I have a use case where i need to pass multiple values to the IN operator in DRUID. The values may range from hundreds to thousands. Read the documentation but did not find anywhere how many values the IN operator accepts.
Is there any documentation where i can find how many values DRUID accepts in IN operator.
select * from ‘datasourcename’ where id in (1,2,3,4,…20000);
In the example i have given 1,2,3 continuous numbers but in reality it will be replaced with the ids that i get from different database where the ids won’t be sequential.
As most of the data bases have limit on the IN operator wanted to know if that is the same case with DRUID. Did not try passing those many ids in DRUID. As a alternative used sub queries to accomplish that task by having the required table in DRUID.
Will try passing the ids to IN operator directly and test it.

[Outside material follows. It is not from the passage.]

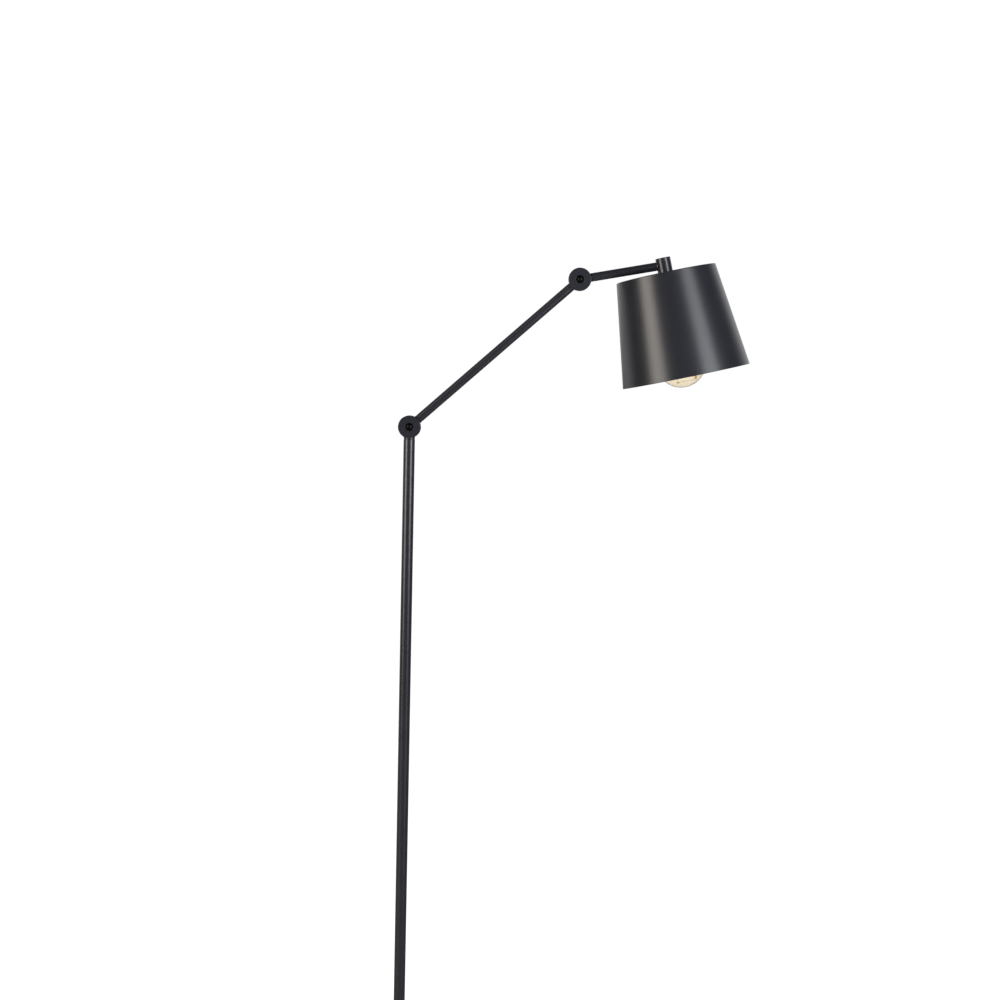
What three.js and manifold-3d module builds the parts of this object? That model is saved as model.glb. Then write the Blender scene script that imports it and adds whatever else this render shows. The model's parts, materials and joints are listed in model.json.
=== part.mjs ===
// Adjustable arm floor lamp. Millimetres, +Z up. The origin is the centre of the foot on the floor,
// and the arms lie in the XZ plane, reaching towards +X. Both knuckles turn about Y.
import * as THREE from "three";
import { mergeVertices } from "three/addons/utils/BufferGeometryUtils.js";
import Module from "manifold-3d";

const wasm = await Module();
wasm.setup();

// ---------------------------------------------------------------- driving dimensions

const GAP = 0.3; // between pieces that touch

// rest pose
const KNUCKLE_1_Z = 1250; // height of the first pivot above the floor
const LOWER_ARM = 314.8; // pivot to pivot
const UPPER_ARM = 119.1; // second pivot to hub axis
const LOWER_ARM_ANGLE = 42; // above the horizontal
const UPPER_ARM_ANGLE = 10.6; // above the horizontal
const HEAD_CANT = 2.2; // hub axis past square to the upper arm
const HOLDER_CANT = 1.5; // lampholder off the hub axis, loose on its nipple

// joint travel, degrees from the rest pose, positive lowers the arm
const KNUCKLE_1_RANGE = [-159, 61];
const KNUCKLE_2_RANGE = [-90, 60];

// foot
const FOOT_R = 130,
  FOOT_H = 18,
  COVER_T = 1.2,
  PAD_R = 122,
  PAD_T = 2.4,
  WEIGHT_R = 125.5,
  WEIGHT_TOP = 16.4,
  RECESS_R = 14,
  RECESS_TOP = 10.6;

// tubes
const POLE_R = 8,
  POLE_WALL = 1.5,
  ARM_R = 6,
  ARM_WALL = 1,
  COUPLER_Z = 936.5,
  COUPLER_BAND = 8.7;

// knuckles
const DISC_R = 16,
  HALF_T = 8, // outer face to the joint plane
  LAND = 0.15, // rim land to the joint plane
  BOSS = 0.6, // centre boss to the joint plane
  POLE_START = 17.4, // pivot to the end of the pole tube
  ARM_START = 18.4, // pivot to the end of an arm tube
  FLANGE_START = 16.6,
  PIVOT_HOLE_R = 2.8,
  POCKET_R = 5.9,
  CHAMBER = [7.2, 11.2, 5.6], // inner radius, outer radius, depth: the lead turns in here
  STOP_R = 13.4,
  STOP_PIN_R = 1;

// threaded tubes and their hardware (M10 x 1)
const NIPPLE_R = 4.8,
  NIPPLE_BORE = 3.2,
  THREAD_HOLE_R = 5.1,
  LEAD_R = 1.5;

// head; s is the distance below the upper arm's axis, measured down the hub axis
const HUB_R = 10.5,
  HUB_TOP = 10.7,
  SHADE_TOP = 11.5,
  SHADE_H = 146,
  SHADE_R_TOP = 70,
  SHADE_R_RIM = 90,
  SHADE_T = 0.8,
  BULB_R = 35,
  BULB_S = 137.5, // globe centre
  BULB_TIP = 49.1; // contact of the screw cap

// ---------------------------------------------------------------- shape helpers

const RAD = Math.PI / 180;

// A closed mesh as a solid, with its faces turned outwards.
function solidOf(geometry) {
  const bare = geometry.index ? geometry.toNonIndexed() : geometry.clone();
  bare.deleteAttribute("normal");
  bare.deleteAttribute("uv");
  const merged = mergeVertices(bare, 1e-4);
  const index = merged.index.array;
  const faces = [];
  for (let i = 0; i < index.length; i += 3) {
    const [a, b, c] = [index[i], index[i + 1], index[i + 2]];
    if (a !== b && b !== c && a !== c) faces.push(a, b, c);
  }
  const make = () =>
    new wasm.Manifold(
      new wasm.Mesh({
        numProp: 3,
        vertProperties: new Float32Array(merged.attributes.position.array),
        triVerts: new Uint32Array(faces),
      }),
    );
  const solid = make();
  if (solid.volume() >= 0) return solid;
  for (let i = 0; i < faces.length; i += 3)
    [faces[i + 1], faces[i + 2]] = [faces[i + 2], faces[i + 1]];
  return make();
}

function geometryOf(solid) {
  const mesh = solid.getMesh();
  const position = new Float32Array(mesh.numVert * 3);
  for (let i = 0; i < mesh.numVert; i++)
    position.set(
      mesh.vertProperties.subarray(i * mesh.numProp, i * mesh.numProp + 3),
      i * 3,
    );
  const geometry = new THREE.BufferGeometry()
    .setAttribute("position", new THREE.BufferAttribute(position, 3))
    .setIndex(new THREE.BufferAttribute(new Uint32Array(mesh.triVerts), 1));
  geometry.computeVertexNormals();
  return geometry;
}

// The first piece joined with the pieces in add, then cut by those in cut.
function combine(first, { add = [], cut = [] }) {
  let solid = solidOf(first);
  for (const piece of add) solid = solid.add(solidOf(piece));
  for (const piece of cut) solid = solid.subtract(solidOf(piece));
  return geometryOf(solid);
}

// A solid of revolution about Z. The profile, [radius, z] points, starts and ends on the axis or closes on itself.
function turned(profile, segments = 32) {
  const onAxis = profile[0][0] === 0 && profile.at(-1)[0] === 0;
  const loop = onAxis ? profile : [...profile, profile[0]];
  return geometryOf(
    solidOf(
      new THREE.LatheGeometry(
        loop.map(([r, z]) => new THREE.Vector2(r, z)),
        segments,
      ).rotateX(Math.PI / 2),
    ),
  );
}

const rod = (r, z0, z1, segments) =>
  turned(
    [
      [0, z0],
      [r, z0],
      [r, z1],
      [0, z1],
    ],
    segments,
  );
const ring = (r0, r1, z0, z1, segments) =>
  turned(
    [
      [r0, z0],
      [r1, z0],
      [r1, z1],
      [r0, z1],
    ],
    segments,
  );
const alongX = (g) => g.rotateY(Math.PI / 2); // Z turns into X
const alongY = (g) => g.rotateX(-Math.PI / 2); // Z turns into Y
const box = (x0, x1, y0, y1, z0, z1) =>
  new THREE.BoxGeometry(x1 - x0, y1 - y0, z1 - z0).translate(
    (x0 + x1) / 2,
    (y0 + y1) / 2,
    (z0 + z1) / 2,
  );
// A hexagonal prism along Z, by its width across flats.
const hex = (flats, z0, z1) =>
  new THREE.CylinderGeometry(flats / Math.sqrt(3), flats / Math.sqrt(3), z1 - z0, 6)
    .rotateX(Math.PI / 2)
    .translate(0, 0, (z0 + z1) / 2);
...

There is no specific limit as far as I know. From a practical side if you are doing 20k+ union operations on the underlying bitmaps, you might see performance impacts depending on if you are using Roaring or Concise bitmap compression. Usually Roaring is faster but sometimes larger in size (usually worth it though).
There isn’t a specific limit to the number of operators in the IN clause. Be aware though that once you get into the thousand-tens of thousands range, planning the SQL query can take minutes: https://github.com/apache/incubator-druid/issues/7904. If you’re issuing these queries programmatically, we found it worth while to bite the bullet and move to native queries to avoid this.